A Penny Saved


Why do people find it hard to get off welfare? One reason is that current laws require a client to spend most of his or her savings in order to receive welfare, and they cut welfare allowances if a recipient's savings increase.

Michael Sherraden, an associate professor of social work at Washington University in St. Louis, notes that asset accumulation is one of the reasons why the richest Americans get and remain wealthy. The richest 20 percent of Americans earn 46 percent of the country's income but own 75 percent of the wealth. By contrast, the poorest 20 percent of Americans earn 4 percent of the income but own only 0.1 percent of the wealth.

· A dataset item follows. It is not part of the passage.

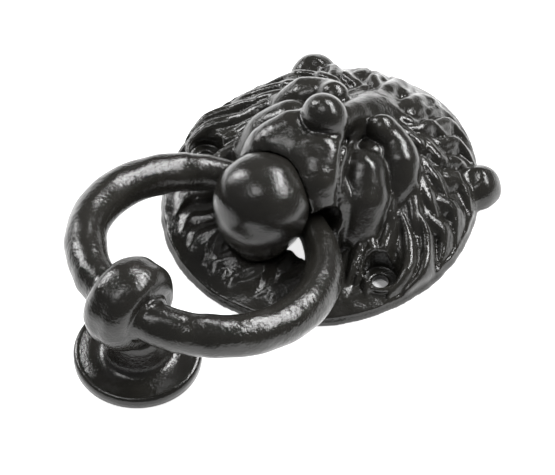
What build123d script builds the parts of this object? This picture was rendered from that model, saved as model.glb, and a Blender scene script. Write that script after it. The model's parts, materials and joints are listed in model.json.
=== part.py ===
"""Lion's-head ring door knocker in painted cast iron, lying on its back.

X runs across the lion's face, +Y points to the top of its head and +Z away from the door. The
origin is on the back plane, z = 0, midway between the two fixing holes. The ring is at rest, its
bead on the strike button.
"""

from build123d import *
import os
from math import cos, radians, sin, sqrt

os.makedirs("parts", exist_ok=True)

# Fixing holes of the head
HOLE_X = 46.5  # from the middle to each fixing hole
HOLE_R = 3.25  # clears a 6 mm screw
RECESS_R = 6.75  # recess for the screw's head
RECESS_FLOOR = 4.0  # web left under the screw's head

# Back plate
PLATE_Y = 18.3  # centre of the oval plate
PLATE_HALF_X = 62.0
PLATE_HALF_Y = 68.0
RIM_T = 4.0
COLLAR_R = 8.3  # collar round each fixing hole
COLLAR_Z = 8.6

# Ring and its swing
PIVOT_Y = PLATE_Y - 23.2  # ring's centreline where it passes through the mouth
PIVOT_Z = 19.4
RING_R = 46.5  # centreline radius
WIRE_R = 8.25
MOUTH_WIRE_R = 5.9  # the wire thins towards the mouth
REST_TILT = 12.0  # the ring's plane above the door at rest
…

For generations, liberals and socialists have attempted to reduce this gap between the rich and the poor by redistributing income. But Sherraden, in a paper published by the Progressive Policy Institute, a centrist Democratic think tank based in Washington, D.C., suggests that low-income Americans might be better able to permanently escape poverty by building assets. Accumulating assets, Sherraden notes, "leads people to behave in productive ways: planning ahead, deferring consumption, working harder, and saving."

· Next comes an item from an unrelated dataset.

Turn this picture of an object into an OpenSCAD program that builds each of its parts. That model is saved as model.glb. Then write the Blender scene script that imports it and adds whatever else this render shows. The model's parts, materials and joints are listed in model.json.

To encourage asset building, Sherraden proposes that the federal government create "Individual Development Accounts" (IDAs). These savings accounts, like Individual Retirement Accounts, would be voluntary, and the earnings and interest in them would be exempt from federal taxes.

Sherraden proposes four types of IDAs—for housing, college education, self-employment, and retirement. Sherraden suggests that the federal government match the contributions low-income workers make to their IDAs, in some cases at a greater than dollar-for-dollar rate. By creating accounts, Sherraden contends, the federal government would make "more Americans stakeholders in our free-enterprise economy."